There is nothing in this Clause to enable any discrimina- tion to be made in the sense of the splitting up of any article mentioned in the Schedules. There has been an agreement arrived at between the users and producers of copper to omit one kind of copper from taxation for an indefinite period, while immediately imposing taxation upon another kind of copper, but there is nothing which I can see in this Clause permitting the splitting into portions of an article specifically named in any of the Schedules. You can, of course, put off the time at which you choose to tax copper as a whole. You may tax it at once or in two or three weeks, or later, but I do not see where permission is given to split a commodity into two parts and to tax one and not tax the other.

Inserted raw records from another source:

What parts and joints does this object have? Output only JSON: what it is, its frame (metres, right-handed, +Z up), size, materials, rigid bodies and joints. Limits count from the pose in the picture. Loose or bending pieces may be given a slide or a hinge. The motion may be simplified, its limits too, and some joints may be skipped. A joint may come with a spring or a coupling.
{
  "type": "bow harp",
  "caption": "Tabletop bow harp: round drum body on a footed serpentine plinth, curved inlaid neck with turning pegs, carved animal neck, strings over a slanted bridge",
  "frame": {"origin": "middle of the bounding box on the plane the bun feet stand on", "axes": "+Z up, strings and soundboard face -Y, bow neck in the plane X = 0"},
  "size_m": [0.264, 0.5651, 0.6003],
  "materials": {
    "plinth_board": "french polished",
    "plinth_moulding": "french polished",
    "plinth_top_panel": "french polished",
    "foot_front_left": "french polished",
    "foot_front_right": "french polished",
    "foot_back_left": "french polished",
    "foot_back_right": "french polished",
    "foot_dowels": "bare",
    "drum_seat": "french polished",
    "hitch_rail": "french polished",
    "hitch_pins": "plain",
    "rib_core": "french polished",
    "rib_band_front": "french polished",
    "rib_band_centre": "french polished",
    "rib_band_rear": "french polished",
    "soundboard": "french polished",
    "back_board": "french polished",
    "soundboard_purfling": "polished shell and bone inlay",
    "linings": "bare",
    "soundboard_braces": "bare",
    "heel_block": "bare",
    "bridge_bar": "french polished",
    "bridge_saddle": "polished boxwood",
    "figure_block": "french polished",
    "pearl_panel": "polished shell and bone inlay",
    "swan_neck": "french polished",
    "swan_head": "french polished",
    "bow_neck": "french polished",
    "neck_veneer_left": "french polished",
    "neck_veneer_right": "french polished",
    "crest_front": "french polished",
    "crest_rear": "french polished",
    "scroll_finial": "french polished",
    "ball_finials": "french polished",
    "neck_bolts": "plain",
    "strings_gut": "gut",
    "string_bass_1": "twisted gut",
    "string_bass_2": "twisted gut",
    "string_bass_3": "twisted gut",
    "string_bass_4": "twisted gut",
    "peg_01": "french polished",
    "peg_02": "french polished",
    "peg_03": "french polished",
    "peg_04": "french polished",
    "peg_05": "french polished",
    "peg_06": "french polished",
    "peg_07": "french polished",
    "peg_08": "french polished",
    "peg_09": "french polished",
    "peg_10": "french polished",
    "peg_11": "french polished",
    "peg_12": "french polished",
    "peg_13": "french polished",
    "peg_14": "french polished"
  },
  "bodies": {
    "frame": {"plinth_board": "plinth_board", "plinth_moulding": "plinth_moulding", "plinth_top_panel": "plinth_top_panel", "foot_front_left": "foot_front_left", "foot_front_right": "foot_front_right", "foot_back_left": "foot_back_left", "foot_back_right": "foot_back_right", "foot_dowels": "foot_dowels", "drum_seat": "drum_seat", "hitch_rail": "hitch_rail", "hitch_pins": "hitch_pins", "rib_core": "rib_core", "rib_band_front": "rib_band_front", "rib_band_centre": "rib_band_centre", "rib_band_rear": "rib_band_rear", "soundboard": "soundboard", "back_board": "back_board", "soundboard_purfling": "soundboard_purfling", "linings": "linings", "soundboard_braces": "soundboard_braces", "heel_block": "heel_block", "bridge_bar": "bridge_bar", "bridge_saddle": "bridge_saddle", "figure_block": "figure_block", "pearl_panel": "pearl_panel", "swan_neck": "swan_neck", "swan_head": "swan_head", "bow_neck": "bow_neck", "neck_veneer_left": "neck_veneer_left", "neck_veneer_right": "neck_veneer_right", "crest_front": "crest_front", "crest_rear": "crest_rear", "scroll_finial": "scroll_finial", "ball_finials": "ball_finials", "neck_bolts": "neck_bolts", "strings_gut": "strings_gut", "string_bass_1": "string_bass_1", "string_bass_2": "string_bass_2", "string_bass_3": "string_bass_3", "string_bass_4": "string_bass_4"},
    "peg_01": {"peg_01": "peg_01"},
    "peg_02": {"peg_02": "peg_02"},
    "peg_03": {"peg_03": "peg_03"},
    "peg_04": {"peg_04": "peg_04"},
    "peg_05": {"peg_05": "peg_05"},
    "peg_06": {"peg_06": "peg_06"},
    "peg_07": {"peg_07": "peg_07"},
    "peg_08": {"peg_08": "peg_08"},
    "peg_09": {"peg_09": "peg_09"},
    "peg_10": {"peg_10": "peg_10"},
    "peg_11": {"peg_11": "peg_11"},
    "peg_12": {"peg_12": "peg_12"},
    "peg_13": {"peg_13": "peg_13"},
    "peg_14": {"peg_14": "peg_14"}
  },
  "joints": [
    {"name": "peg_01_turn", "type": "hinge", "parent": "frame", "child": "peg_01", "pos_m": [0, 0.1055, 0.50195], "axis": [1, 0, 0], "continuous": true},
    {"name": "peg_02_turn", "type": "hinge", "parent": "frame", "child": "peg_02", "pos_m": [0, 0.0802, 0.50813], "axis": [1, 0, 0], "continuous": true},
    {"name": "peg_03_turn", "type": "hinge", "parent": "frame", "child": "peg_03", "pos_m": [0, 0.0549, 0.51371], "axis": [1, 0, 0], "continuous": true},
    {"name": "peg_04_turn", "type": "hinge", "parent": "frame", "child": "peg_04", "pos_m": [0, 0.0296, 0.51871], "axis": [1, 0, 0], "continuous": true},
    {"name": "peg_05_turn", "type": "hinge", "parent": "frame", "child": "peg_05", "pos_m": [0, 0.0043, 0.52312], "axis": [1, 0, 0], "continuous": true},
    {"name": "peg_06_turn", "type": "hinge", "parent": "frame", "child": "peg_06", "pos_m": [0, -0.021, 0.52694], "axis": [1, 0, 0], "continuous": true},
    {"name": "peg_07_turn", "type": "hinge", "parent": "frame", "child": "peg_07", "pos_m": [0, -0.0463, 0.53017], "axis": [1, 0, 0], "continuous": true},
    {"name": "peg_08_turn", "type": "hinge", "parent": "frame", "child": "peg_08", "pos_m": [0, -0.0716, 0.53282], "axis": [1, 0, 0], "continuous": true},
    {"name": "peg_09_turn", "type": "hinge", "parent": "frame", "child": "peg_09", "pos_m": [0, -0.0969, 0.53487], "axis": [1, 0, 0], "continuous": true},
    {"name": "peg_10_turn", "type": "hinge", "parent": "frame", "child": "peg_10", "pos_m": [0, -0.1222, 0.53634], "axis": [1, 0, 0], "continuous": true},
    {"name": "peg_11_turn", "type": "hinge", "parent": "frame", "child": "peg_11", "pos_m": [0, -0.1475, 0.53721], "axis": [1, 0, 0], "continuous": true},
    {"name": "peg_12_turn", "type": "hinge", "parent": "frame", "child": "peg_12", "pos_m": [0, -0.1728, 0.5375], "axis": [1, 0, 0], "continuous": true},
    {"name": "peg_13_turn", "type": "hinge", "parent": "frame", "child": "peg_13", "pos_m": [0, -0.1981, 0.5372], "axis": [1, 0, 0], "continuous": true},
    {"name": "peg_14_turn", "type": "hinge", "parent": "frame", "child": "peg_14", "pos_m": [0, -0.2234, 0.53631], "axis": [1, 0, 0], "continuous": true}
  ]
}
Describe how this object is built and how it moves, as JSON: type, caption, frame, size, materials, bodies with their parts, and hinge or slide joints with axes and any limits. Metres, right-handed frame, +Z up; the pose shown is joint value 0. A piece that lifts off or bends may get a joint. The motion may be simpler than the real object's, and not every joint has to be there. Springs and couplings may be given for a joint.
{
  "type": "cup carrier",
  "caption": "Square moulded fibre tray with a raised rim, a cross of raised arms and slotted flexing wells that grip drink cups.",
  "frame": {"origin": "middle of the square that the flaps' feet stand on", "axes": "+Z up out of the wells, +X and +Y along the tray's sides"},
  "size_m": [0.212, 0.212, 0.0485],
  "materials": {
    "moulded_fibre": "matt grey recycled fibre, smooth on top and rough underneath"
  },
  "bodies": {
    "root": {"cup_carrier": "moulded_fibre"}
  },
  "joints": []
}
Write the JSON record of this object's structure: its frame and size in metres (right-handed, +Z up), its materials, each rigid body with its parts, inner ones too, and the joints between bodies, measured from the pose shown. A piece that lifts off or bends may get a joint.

That is purely a legal point on one of the interpretations of the Act. We are advised that we have power to make that discrimination. In regard to the point made by the hon. Member for Bodmin (Mr. Isaac Foot), it is the case that if the Agreements with Canada and Australia lapse and the Agreement with India still remains, we cannot remove the duty upon wheat unless by consent of the Indian Government. Of course, he has put a very hypothetical case. I think he will agree that it is very unlikely that the circumstances which he supposes will ever arise. On the academic point, however, it is clear that in that case the duty could not be removed; but I would remind the hon. Member that there is provision in the Agreement that it may be varied by consent, and that in the case of the Indian Agreement it is not of the same duration as the other Agreements and is subject to six months' notice.